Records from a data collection
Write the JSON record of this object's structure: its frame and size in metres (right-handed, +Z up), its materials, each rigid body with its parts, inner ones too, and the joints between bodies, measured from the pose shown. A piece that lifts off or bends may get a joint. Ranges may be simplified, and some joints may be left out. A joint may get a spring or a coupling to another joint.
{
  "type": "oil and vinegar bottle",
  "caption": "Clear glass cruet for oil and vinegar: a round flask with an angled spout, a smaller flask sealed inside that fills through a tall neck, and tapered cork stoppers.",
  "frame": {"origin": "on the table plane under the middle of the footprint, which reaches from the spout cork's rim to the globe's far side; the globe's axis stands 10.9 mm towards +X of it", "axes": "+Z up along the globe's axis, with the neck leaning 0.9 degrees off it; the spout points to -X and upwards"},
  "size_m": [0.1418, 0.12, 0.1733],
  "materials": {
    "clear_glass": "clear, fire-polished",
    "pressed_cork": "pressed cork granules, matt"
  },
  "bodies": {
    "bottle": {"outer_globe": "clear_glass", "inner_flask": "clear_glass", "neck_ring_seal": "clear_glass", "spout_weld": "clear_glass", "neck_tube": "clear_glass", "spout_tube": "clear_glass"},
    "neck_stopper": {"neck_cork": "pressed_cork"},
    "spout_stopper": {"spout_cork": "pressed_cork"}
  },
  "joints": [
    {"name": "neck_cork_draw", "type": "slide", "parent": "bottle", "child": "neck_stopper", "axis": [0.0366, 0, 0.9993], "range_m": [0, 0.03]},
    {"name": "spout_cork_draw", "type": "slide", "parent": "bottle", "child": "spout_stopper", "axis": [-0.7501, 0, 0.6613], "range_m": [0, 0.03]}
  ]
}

--

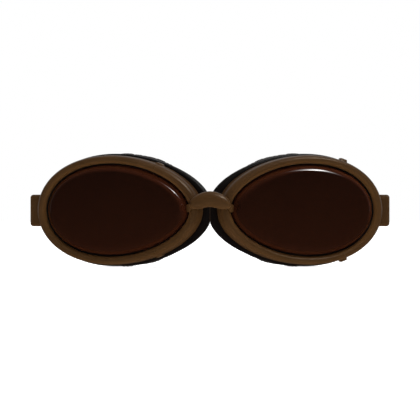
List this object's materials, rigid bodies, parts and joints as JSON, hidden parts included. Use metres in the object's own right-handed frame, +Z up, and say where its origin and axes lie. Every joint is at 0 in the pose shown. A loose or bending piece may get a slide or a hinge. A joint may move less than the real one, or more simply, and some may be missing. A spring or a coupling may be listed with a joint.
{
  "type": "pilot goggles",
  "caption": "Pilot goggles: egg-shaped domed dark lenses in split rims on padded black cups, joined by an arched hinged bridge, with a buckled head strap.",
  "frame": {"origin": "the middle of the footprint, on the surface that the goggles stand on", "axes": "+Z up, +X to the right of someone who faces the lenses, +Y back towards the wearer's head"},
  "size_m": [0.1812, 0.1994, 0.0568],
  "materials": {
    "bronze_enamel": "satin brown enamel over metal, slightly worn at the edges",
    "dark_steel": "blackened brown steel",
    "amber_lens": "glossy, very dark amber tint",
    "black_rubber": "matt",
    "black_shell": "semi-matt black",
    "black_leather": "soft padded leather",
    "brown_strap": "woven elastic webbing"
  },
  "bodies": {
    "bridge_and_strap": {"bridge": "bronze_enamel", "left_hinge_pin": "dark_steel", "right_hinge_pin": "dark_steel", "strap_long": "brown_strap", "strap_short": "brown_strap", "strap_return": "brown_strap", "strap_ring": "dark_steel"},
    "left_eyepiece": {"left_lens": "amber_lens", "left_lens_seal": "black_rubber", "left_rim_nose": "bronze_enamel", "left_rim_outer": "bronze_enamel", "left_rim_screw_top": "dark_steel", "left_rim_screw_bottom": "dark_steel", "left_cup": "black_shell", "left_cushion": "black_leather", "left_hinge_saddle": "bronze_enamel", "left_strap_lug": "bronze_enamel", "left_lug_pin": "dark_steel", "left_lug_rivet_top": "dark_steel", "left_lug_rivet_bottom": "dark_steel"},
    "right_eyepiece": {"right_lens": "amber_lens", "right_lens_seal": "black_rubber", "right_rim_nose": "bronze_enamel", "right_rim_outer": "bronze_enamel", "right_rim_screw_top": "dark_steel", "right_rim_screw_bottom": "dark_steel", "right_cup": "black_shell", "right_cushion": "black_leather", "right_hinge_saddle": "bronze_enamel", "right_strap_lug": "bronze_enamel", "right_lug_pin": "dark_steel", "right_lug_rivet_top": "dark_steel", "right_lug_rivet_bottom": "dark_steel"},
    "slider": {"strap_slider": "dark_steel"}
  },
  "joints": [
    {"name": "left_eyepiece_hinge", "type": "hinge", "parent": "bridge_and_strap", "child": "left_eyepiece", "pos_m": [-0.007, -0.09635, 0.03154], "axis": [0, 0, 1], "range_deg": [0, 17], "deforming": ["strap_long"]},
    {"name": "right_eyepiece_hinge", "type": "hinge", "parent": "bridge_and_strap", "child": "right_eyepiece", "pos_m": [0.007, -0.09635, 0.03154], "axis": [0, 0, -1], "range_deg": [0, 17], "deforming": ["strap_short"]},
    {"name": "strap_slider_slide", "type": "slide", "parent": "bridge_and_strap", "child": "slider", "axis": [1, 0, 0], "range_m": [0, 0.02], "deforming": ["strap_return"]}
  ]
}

What the task requires =
Go through the records. Copy each line where "bodies" appears.

Final result =
Write the JSON record of this object's structure: its frame and size in metres (right-handed, +Z up), its materials, each rigid body with its parts, inner ones too, and the joints between bodies, measured from the pose shown. A piece that lifts off or bends may get a joint. Ranges may be simplified, and some joints may be left out. A joint may get a spring or a coupling to another joint.
  "bodies": {
List this object's materials, rigid bodies, parts and joints as JSON, hidden parts included. Use metres in the object's own right-handed frame, +Z up, and say where its origin and axes lie. Every joint is at 0 in the pose shown. A loose or bending piece may get a slide or a hinge. A joint may move less than the real one, or more simply, and some may be missing. A spring or a coupling may be listed with a joint.
  "bodies": {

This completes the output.